November 27, 2024
BANGOR DAILY NEWS (BANGOR, MAINE

To have and have not

One sees all sorts of oddities at Maine’s State House, but depending on the conclusions of a legislative commission, lawmakers may in the near future have computers on each of their desks from which they could e-mail each other about why giving laptops to all seventh-graders in Maine is such a terrible idea.

Even without the computer-for-every-lawmaker idea, Maine this week still saw legislators standing amid the State House’s new multi-million dollar technology upgrade, solemnly concluding that students should not get the laptops Gov. King proposed. How can legislators think they need new computers to download bills faster while telling Maine students not to worry about missing that advanced biology class on-line?

The technology portion of the State House/State Office Building overhaul will cost approximately $6 million. The annual cost of the governor’s plan to give each seventh-grader a portable computer is also, coincidentally, $6 million, and would be funded from a one-time establishment of a trust fund. The ongoing costs from the State House computers would come, presumably, from the General Fund. The two plans aren’t exactly comparable, of course, except in this: Both are or soon will be essential to keeping pace with the expectations — in fact, the requirements — of a world increasingly dependent on and benefitting from computers.

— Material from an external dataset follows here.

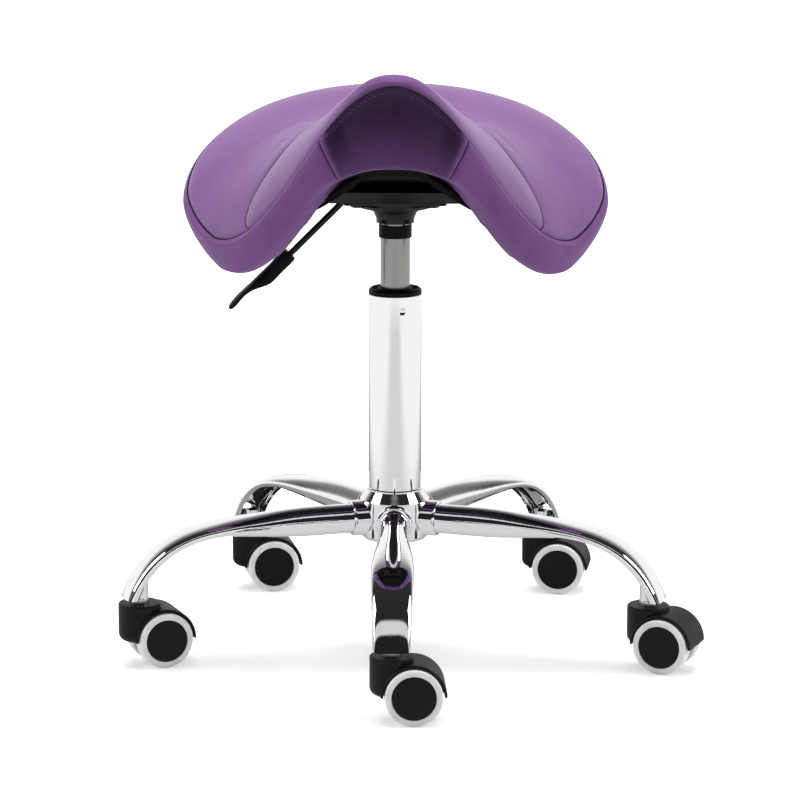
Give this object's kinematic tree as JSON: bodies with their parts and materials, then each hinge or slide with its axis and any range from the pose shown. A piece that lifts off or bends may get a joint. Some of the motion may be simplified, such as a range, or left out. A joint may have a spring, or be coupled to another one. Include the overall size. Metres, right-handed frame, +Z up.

Just as the State House computer system will provide increased access for lawmakers and the public to the details of the political process, computers in schools would exponentially increase the learning opportunities for students. What is remarkable about the governor’s plan is that all students will be able to benefit, without regard to parents’ paychecks. This state has increased education spending by more than $100 million in the last few years trying to bring equity to school funding and it still isn’t there. The computer proposal is equity, in the traditional sense of a public education for all.

Some legislators like the laptop idea but don’t think Maine should be first, instead wanting to see what other states will do. On some issues, that’s not a bad idea. On this one, it would be costly. To understand why, just look north to Acadia University in Nova Scotia, which five years ago founded the Acadia Advantage, making it the first college in North America to provide laptops to incoming freshmen. Computer firms like IBM and 3-com responded instantly, offering benefits to support the plan.

If Acadia happened to be 10th rather than first, those same computer companies would not be nearly as interested in helping out. For Gov. King’s plan, National Semiconductor already has offered to provide free computer instruction to Maine teachers; other major firms have expressed interest in helping out with the hardware. But they will not follow through unless Maine legislators show some enthusiasm and act as if they believe there is nothing wrong with Maine leading the nation in this pursuit.

Upgrading technology at the State House needed to be done and generally had public support. It is inexplicable that lawmakers can see their own needs but not understand the value of a comparable plan for Maine’s children.